One approach is to use multiple processes instead of threads.

Each Python process has its own Python interpreter and memory space, so the GIL of one interpreter does not affect the execution of another. The multiprocessing module in Python’s standard library makes it easy to create multi-process applications.

Python Parallel For Loop Using Multiprocessing

Multiprocessing in Python is a powerful technique that allows for the execution of multiple processes concurrently.

This approach can be particularly useful when dealing with Python for loops, where each iteration of the loop is independent and can be executed simultaneously. This is often referred to as a parallel for loop in Python.

The code snippet provided demonstrates how to use the multiprocessing module to run parallel for loop.

The function square(n) is a simple function that calculates the square of a number and simulates a time-consuming task by including a one-second sleep.

from multiprocessing import Pool
import time

def square(n):
    time.sleep(1)  # Simulate a time-consuming task
    return n * n

The execute_task_parallel() function creates a pool of worker processes and uses the map() function to distribute the input range across the worker processes.

This is where the for loop is effectively parallelized.

Each worker process executes the square(n) function on a different value of n, and the results are collected into a Python list.

def execute_task_parallel():
    with Pool(5) as p:
        return p.map(square, range(1, 6))

For comparison, the execute_task_sequential() function performs the same calculations but does so sequentially, without using multiple processes. This function represents a traditional for loop, where each iteration is executed one after the other.

def execute_task_sequential():
    return [square(i) for i in range(1, 6)]

The measure_time() function is used to measure the execution time of both the parallel and sequential tasks.

It takes as arguments the function to execute and a string representing the type of execution.

It prints the results of the calculations and the total execution time, allowing for a direct comparison of the performance of the parallel and sequential approaches.

def measure_time(execution_function, execution_type):
    start_time = time.time()
    results = execution_function()
    end_time = time.time()
    
    print(f"{execution_type} execution:")
    for i, result in enumerate(results, start=1):
        print(f"Square of {i}: {result}")
    print(f"Total time: {end_time - start_time}")

Below is the complete Python script to test out the code:

from multiprocessing import Pool
import time

def square(n):
    time.sleep(1)  # Simulate a time-consuming task
    return n * n

def execute_task_parallel():
    with Pool(5) as p:
        return p.map(square, range(1, 6))
    
def execute_task_sequential():
    return [square(i) for i in range(1, 6)]

def measure_time(execution_function, execution_type):
    start_time = time.time()
    results = execution_function()
    end_time = time.time()
    
    print(f"{execution_type} execution:")
    for i, result in enumerate(results, start=1):
        print(f"Square of {i}: {result}")
    print(f"Total time: {end_time - start_time}")

def main():
    measure_time(execute_task_sequential, "Sequential")
    measure_time(execute_task_parallel, "Parallel")

if __name__ == "__main__":
    main()

We have added a main() function to call measure_time() on both sequential and parallel for loops.

When this Python script is run, it produces the output that clearly shows the time saved when executing the tasks in parallel:

output of parallel for loop in python using multiprocessing

Parallel For Loop Using Joblib in Python

Joblib is a Python library that provides tools for pipelining Python jobs and has built-in support for parallelism.
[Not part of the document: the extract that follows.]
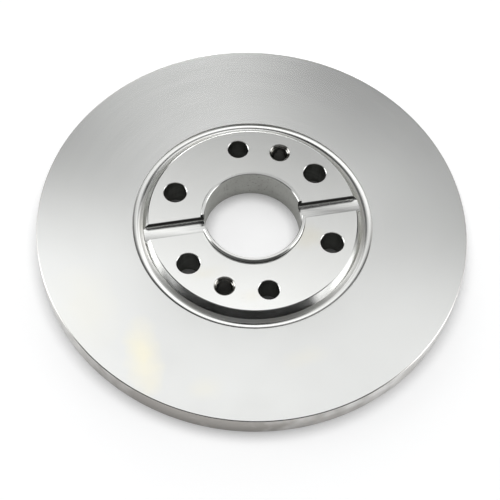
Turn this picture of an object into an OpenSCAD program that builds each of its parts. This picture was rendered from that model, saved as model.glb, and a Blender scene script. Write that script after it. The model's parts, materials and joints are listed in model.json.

It’s particularly useful for tasks that are independent and can be run simultaneously, such as iterations of a for loop. This is also referred to as a parallel for loop as the above.

The provided code snippet demonstrates how to use Joblib to achieve parallel for loop in Python.

The function square(n) is a simple function that calculates the square of a number and simulates a time-consuming task by including a one-second sleep.

from joblib import Parallel, delayed
import time

def square(n):
    time.sleep(1)  # Simulate a time-consuming task
    return n * n

The execute_task_parallel() function uses the Parallel() and delayed() functions from Joblib to distribute the input range across multiple workers. Each worker executes the square(n) function on a different value of n, and the results are collected into a list.

This is where the for loop is effectively parallel.

def execute_task_parallel():
    return Parallel(n_jobs=5)(delayed(square)(i) for i in range(1, 6))

For comparison, the execute_task_sequential() function performs the same calculations but does so sequentially, without using multiple workers.

This function represents a traditional for loop, where each iteration is executed one after the other.

def execute_task_sequential():
    return [square(i) for i in range(1, 6)]

In this example, we also define a measure_time() function to measure the execution time of both the parallel and sequential tasks. The complete script to test the execution times for both sequential and parallel executions is shown below:

from joblib import Parallel, delayed
import time

def square(n):
    time.sleep(1)  # Simulate a time-consuming task
    return n * n

def execute_task_parallel():
    return Parallel(n_jobs=5)(delayed(square)(i) for i in range(1, 6))

def execute_task_sequential():
    return [square(i) for i in range(1, 6)]

def measure_time(execution_function, execution_type):
    start_time = time.time()
    results = execution_function()
    end_time = time.time()
    
    print(f"{execution_type} execution:")
    for i, result in enumerate(results, start=1):
        print(f"Square of {i}: {result}")
    print(f"Total time: {end_time - start_time}")

def main():
    measure_time(execute_task_sequential, "Sequential")
    measure_time(execute_task_parallel, "Parallel")

if __name__ == "__main__":
    main()

The output clearly shows the time saved when executing the tasks in parallel.

output of parallel for loop in python using joblib

Parallelization is an important concept in modern computing and programming that can lead to significant performance improvements.

Despite the limitations imposed by the GIL, there are still many ways to use parallel code execution in Python code effectively. We encourage you to explore these techniques and experiment with them in your projects.